First you’ve got Agile…

…and then you’ve got Management. That’s the main idea I remember from the excellent university presentation I attended this morning at Javapolis: the Zen of Agile Management, by David J. Anderson.

When the guy introduced himself and told us that he was working for Corbis, privately held by Bill Gates, a great deal of worry went through my mind because since the management fiasco with Vista, I don’t really see Microsoft as a reference in terms of agile project management. But then I remembered that Ken Schwaber has worked for Microsoft too. And it took Mr David only a few minutes to remind me that you can’t judge such a big company by only one of its mistakes, even such a big one.

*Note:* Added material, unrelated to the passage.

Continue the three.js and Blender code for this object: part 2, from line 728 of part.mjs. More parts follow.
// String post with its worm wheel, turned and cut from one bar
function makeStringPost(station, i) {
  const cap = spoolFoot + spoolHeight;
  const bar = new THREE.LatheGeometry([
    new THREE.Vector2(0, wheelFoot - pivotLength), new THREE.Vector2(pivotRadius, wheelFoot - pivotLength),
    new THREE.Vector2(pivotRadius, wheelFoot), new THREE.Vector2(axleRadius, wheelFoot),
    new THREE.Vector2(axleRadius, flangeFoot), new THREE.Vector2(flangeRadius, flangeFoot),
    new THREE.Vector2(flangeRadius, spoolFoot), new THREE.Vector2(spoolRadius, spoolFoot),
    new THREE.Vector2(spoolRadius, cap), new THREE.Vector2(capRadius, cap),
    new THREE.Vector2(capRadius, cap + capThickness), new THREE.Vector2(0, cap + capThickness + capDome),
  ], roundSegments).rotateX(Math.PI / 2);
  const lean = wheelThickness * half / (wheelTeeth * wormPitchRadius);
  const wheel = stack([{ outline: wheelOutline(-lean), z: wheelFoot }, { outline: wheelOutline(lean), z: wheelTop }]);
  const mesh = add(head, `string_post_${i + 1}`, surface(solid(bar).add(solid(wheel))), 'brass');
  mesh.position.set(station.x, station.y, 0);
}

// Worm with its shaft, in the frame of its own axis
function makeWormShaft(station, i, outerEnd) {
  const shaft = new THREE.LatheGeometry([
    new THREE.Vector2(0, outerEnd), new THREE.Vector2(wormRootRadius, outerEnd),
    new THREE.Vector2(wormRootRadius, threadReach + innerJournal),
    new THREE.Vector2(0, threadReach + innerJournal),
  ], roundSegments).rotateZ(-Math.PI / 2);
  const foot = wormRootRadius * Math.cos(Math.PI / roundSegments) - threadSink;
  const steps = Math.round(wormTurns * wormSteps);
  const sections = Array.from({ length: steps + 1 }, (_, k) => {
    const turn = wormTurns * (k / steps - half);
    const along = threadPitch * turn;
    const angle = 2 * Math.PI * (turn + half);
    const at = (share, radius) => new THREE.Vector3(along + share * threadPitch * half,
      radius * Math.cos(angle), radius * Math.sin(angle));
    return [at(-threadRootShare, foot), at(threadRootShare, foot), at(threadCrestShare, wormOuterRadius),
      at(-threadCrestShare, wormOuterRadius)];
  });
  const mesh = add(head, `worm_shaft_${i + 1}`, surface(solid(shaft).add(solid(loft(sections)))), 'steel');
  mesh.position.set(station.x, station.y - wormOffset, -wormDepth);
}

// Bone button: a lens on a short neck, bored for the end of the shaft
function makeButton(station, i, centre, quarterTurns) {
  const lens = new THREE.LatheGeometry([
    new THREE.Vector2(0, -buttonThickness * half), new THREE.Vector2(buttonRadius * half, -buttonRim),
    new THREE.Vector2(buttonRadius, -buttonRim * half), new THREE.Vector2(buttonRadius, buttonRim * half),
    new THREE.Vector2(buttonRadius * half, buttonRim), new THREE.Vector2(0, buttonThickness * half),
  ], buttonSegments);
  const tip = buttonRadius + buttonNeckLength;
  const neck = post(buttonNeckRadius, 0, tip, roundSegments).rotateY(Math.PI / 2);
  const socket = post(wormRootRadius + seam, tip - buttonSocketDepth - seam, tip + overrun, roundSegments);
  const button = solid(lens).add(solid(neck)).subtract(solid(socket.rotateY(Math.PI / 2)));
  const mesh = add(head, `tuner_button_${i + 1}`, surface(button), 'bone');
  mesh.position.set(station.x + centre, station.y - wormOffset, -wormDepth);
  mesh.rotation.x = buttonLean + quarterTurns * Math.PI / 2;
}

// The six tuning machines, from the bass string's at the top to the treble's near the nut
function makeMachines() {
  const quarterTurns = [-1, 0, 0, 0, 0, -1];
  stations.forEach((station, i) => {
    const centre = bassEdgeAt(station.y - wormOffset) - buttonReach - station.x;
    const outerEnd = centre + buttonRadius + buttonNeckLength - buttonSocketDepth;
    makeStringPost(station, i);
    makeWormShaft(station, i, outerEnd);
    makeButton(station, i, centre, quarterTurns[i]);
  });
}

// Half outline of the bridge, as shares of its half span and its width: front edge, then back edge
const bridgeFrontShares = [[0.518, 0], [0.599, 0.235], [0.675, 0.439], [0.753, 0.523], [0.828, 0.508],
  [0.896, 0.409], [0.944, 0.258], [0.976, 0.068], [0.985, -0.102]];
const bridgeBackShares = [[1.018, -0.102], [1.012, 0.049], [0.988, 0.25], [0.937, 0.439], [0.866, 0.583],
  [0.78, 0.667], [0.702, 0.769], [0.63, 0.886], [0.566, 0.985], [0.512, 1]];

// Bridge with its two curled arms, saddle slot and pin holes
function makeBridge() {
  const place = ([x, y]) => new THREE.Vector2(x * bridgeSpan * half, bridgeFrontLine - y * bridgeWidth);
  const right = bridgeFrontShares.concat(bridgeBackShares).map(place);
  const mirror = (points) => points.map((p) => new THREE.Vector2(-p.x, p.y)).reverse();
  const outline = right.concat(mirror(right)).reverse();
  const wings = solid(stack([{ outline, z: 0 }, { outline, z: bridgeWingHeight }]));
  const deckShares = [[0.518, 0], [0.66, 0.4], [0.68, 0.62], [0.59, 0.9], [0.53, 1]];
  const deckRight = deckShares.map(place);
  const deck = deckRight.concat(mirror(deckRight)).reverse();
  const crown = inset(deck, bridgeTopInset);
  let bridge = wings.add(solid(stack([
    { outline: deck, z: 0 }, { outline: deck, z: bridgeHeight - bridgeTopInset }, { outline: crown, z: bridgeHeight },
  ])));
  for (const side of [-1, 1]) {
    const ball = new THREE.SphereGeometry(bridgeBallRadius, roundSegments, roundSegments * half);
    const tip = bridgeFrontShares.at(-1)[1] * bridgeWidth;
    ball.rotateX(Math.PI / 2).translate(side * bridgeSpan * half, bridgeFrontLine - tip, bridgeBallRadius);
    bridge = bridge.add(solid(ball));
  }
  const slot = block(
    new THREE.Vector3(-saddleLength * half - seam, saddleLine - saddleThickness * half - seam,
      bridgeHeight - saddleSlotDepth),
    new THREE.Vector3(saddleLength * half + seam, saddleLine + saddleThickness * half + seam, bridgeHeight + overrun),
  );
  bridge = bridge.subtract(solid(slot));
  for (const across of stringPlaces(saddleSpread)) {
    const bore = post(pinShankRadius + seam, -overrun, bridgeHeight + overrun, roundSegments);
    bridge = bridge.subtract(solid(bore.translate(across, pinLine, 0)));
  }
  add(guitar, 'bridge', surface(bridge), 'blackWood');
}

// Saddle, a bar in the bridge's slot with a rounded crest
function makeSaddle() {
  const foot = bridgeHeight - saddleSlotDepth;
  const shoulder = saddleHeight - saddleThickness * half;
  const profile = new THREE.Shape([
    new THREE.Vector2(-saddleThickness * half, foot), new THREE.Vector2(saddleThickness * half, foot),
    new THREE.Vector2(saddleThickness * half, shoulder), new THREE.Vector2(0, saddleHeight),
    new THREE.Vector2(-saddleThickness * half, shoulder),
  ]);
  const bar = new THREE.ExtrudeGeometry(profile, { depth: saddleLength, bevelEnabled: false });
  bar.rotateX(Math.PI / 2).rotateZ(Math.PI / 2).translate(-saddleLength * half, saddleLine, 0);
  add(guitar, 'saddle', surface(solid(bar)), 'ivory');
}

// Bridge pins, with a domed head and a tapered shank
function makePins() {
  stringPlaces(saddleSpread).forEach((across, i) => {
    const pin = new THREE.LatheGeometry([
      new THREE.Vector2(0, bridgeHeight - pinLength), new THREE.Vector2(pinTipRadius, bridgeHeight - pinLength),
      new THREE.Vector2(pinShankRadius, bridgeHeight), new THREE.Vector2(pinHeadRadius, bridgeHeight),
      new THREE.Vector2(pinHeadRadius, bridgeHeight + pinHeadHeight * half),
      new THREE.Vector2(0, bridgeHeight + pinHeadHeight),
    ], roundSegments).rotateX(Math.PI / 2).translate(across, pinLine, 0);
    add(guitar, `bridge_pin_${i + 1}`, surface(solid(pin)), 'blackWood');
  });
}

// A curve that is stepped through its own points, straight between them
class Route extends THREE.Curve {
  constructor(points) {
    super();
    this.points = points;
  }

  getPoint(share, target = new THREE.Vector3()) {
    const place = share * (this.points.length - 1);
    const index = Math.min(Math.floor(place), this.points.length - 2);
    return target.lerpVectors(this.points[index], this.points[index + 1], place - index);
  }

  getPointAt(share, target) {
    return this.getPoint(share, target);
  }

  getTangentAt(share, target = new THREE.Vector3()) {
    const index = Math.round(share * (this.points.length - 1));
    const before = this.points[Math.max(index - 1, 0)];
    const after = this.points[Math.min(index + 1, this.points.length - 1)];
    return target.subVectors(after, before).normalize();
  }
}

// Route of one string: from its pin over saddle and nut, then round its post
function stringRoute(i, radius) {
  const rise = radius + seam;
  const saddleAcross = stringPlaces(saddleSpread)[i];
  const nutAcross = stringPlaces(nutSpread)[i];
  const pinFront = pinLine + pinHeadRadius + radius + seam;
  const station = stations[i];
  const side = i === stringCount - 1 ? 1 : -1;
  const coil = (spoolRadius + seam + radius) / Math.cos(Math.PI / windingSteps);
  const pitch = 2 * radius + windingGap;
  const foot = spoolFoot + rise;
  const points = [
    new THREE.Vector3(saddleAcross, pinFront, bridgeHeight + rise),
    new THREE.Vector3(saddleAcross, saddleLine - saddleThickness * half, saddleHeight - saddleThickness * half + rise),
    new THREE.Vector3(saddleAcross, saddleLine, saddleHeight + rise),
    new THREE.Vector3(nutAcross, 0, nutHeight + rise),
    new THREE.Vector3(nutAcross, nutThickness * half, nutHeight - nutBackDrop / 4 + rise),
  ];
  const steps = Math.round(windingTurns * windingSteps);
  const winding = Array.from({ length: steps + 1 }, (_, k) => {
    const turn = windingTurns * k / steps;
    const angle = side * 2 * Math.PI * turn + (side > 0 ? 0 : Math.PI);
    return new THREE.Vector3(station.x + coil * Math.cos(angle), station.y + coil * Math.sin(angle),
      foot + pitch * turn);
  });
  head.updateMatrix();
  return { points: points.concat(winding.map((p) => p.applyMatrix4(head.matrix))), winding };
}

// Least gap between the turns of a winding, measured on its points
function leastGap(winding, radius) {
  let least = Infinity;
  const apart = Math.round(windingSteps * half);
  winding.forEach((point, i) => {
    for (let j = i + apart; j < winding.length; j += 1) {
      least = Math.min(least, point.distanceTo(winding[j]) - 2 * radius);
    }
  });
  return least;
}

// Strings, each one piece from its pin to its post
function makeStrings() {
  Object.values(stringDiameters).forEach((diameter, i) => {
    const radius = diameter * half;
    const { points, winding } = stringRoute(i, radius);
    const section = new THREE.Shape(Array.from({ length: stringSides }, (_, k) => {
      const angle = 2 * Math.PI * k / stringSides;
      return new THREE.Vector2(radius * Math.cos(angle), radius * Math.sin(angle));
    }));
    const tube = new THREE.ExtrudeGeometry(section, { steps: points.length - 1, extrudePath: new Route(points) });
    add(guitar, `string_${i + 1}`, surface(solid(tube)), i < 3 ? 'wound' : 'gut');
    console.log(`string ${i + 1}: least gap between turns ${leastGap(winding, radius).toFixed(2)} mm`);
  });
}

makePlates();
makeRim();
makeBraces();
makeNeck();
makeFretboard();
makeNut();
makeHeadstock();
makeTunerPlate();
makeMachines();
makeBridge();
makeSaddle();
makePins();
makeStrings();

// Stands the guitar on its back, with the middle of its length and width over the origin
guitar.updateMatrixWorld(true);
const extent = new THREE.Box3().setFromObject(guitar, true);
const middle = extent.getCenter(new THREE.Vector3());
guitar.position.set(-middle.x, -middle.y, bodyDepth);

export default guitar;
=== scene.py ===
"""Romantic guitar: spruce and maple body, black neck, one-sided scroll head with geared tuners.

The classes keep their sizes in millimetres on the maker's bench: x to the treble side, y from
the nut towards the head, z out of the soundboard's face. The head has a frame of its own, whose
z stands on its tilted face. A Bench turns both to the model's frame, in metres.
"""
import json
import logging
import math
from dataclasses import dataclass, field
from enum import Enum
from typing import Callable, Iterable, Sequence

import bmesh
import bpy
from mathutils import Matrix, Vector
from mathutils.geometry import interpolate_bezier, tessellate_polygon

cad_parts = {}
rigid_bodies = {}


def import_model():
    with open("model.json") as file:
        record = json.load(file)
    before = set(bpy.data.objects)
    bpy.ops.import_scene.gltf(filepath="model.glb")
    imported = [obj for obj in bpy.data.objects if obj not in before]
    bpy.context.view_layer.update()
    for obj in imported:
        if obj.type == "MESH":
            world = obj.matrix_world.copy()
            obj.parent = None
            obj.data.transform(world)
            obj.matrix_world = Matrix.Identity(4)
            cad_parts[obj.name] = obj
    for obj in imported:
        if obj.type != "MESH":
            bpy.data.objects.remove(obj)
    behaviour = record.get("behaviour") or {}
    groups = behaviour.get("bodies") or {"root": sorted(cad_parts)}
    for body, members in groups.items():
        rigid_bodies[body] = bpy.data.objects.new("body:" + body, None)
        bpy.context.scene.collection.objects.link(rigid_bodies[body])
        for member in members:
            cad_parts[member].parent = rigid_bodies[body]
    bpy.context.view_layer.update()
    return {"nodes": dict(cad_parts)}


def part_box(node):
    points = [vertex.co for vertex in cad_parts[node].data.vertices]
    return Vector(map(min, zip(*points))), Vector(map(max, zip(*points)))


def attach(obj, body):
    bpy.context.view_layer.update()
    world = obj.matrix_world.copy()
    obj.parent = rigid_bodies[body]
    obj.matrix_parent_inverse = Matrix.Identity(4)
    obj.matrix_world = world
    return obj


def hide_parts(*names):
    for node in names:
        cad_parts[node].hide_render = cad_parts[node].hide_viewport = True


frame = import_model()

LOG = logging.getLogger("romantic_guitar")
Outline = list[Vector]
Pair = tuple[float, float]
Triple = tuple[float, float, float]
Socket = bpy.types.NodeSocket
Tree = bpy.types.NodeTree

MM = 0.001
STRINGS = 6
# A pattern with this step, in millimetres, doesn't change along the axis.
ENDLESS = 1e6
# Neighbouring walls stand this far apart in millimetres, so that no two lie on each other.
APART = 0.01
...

First of all, it’s the first interactive presentation I’ve attended at Javapolis. Sometimes people can get a little disturbed when you ask them to bring their own content into the presentation. But at Axen, that’s something we are really promoting in our trainings, so we find it far worse when we do nothing. Here, there were 4 or 5 exercises that the audience were asked to do collaboratively. We gathered in groups, and discussed given topics and after 5 minutes, he came back to us with a microphone and we talked about what we had come up with. Interesting idea, especially for such a 3-hour presentation with such a big audience.

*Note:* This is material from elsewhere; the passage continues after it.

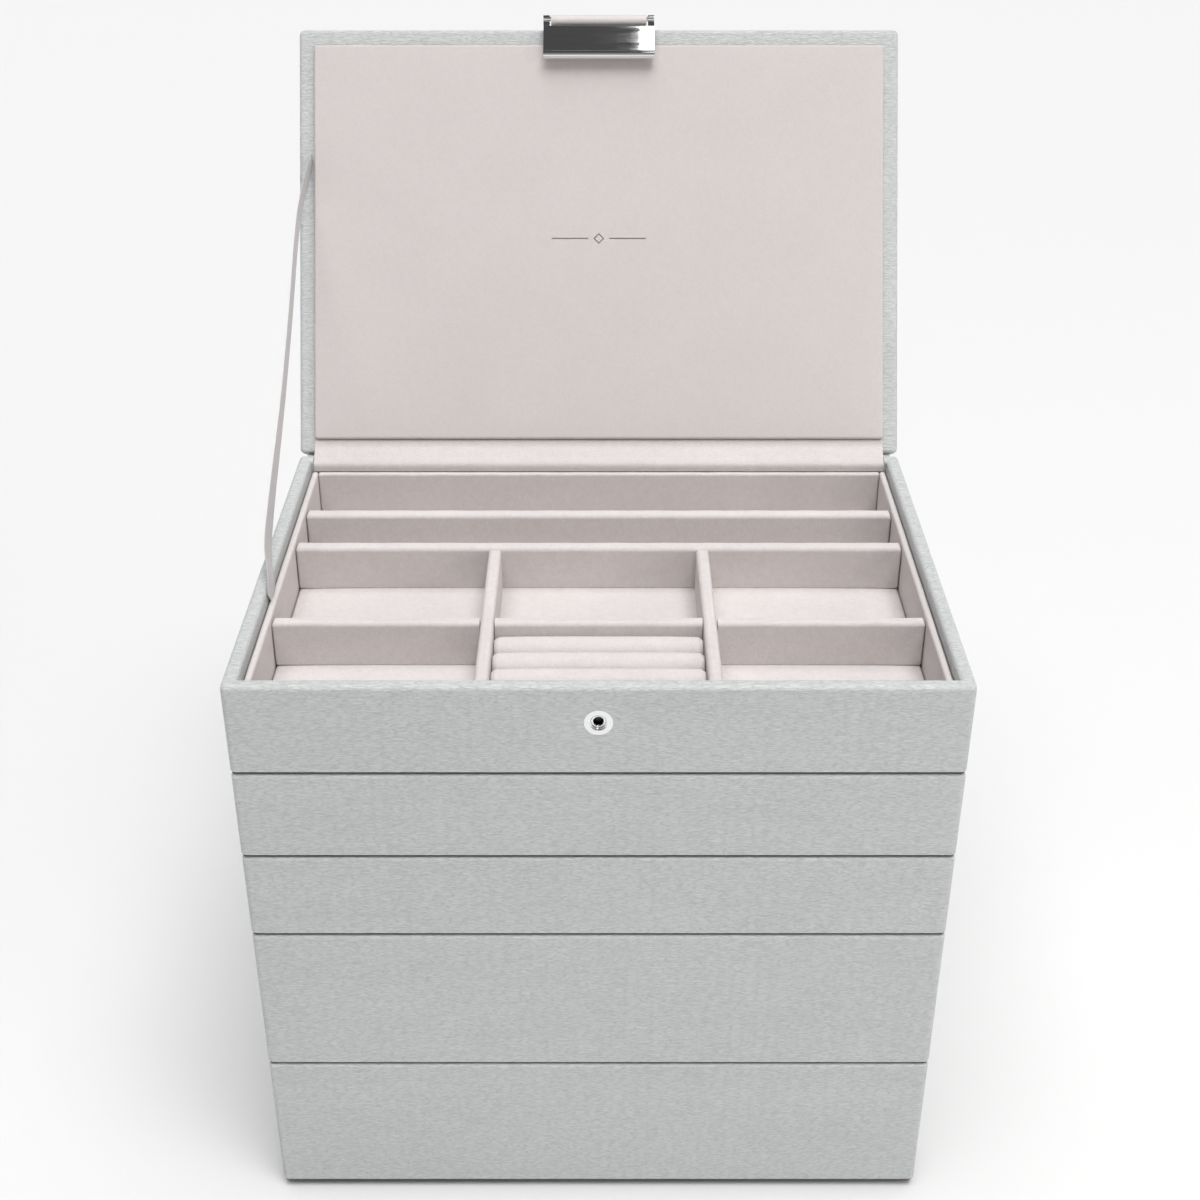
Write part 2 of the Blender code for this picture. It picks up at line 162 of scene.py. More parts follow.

That was for the “layout”, now for the content.

There were really two parts in this presentation: first you’ve got Agile… and that was the main point of interest for me. First of all, he insisted on the importance of trust with knowledge workers, defining knowledge workers as people who know how to do their job better than their bosses do. And I love that definition. The thing is that sometimes it’s difficult to forget about the traditional role of a project manager, to remember that there are better ways to have visibility and control over the project than micro-management. And it’s even more difficult to limit yourself to just being a facilitator rather than a leader, to get out of the way when the team doesn’t need you and be there only when they do. That’s what a Scrum master is all about. And trust is obviously the basis for it to work.

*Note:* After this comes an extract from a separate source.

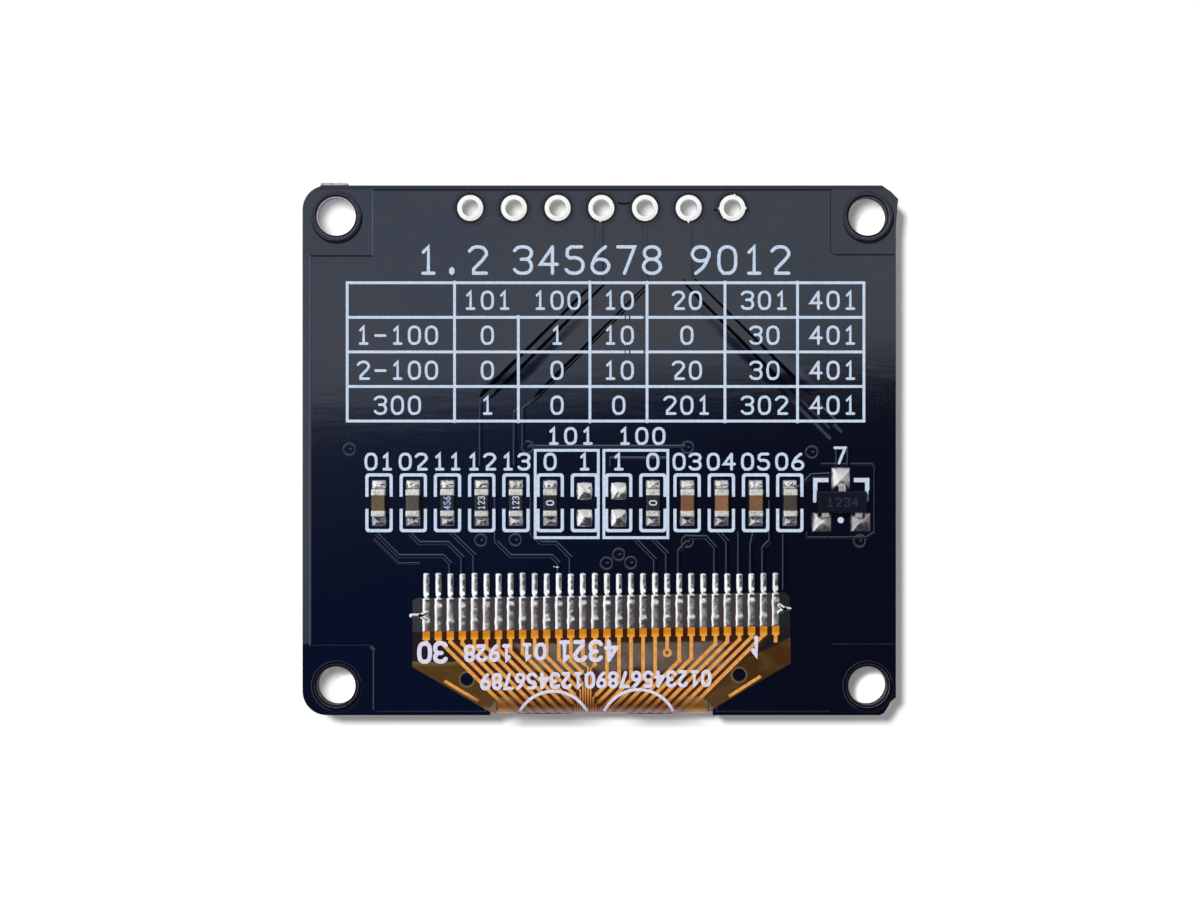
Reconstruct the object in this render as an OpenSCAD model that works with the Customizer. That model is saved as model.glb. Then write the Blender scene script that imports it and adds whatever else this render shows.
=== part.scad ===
// Small OLED display module: a glass display panel taped under a square circuit
// board, with its flex cable folded round one board edge and soldered on the
// component side. The display face rests on z = 0 and the component side is up.

/* [Board] */
// Width of the board, along X
board_w = 34.5; // [30:0.5:44]
// Depth of the board, along Y
board_d = 30.8; // [29:0.1:36]
// Thickness of the board
board_t = 1.2; // [0.8:0.1:2]
// Radius of the rounded left corners
corner_r = 1.4; // [0.8:0.1:1.8]
// Cut of the rough right corners
corner_cut = 0.8; // [0.4:0.1:1.2]
// Depth of the recess that the cable folds round
recess_depth = 0.98; // [0.6:0.02:1.2]

/* [Mounting holes] */
// Distance of the mounting holes from the side edges
hole_edge_x = 1.8; // [1.7:0.05:2.6]
// Distance of the mounting holes from the other two edges
hole_edge_y = 1.75; // [1.65:0.05:2.2]
// Diameter of the mounting holes
hole_d = 2.35; // [1.8:0.05:2.6]

/* [Header row] */
// Pitch of the header holes
pin_pitch = 2.54; // [2:0.01:2.54]
// Bore of each plated eyelet
pin_bore = 1.0; // [0.8:0.05:1.1]
// Diameter of the eyelet's pad
pad_d = 1.5; // [1.3:0.05:1.8]
// Distance of the row from the top edge
pin_edge = 1.31; // [1.2:0.01:1.6]

/* [Display] */
// How far the display glass stands in from the side edges of the board
glass_inset = 0; // [0:0.05:0.6]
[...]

I also saw a couple of very interesting usages of cumulative flow diagrams, reporting artifacts that I have never used before, but which give some interesting information. The main point there was that the best way to optimize your interventions as a Agile project facilitator is to consider a few metrics, but only the good ones, the best one according to him being the Lead Time, in other words the time it takes for a feature/task/use-case/whatever to go through your workflow from start to end. The thing is that if you implement things faster, you see bugs earlier so there are less of them, so you lose less time fixing bugs and you do things faster, and the virtuous circle goes. And how do you implement things faster? Simple! Do less in parallel. That’s what of the main things that I loved about this presentation: David destroyed many common beliefs, and at that moment, the way he explains this, it seems obvious. And it’s only when you think about it for a minute that you realize how most project managers do things the wrong way.

The second part of the presentation was more about making decisions at a higher level, analyzing metrics, identifying bottlenecks and reacting properly with surgical interventions. Sometimes I was a bit lost with all those numbers but it made it obvious to me that there should be more project managers at conferences like this. One of the exercises was about identifying the bottleneck in the project we’re currently working on, and what we would do about it now that we have some leads. I know exactly where the bottleneck is on my project, but what am I gonna do about it? That’s another question.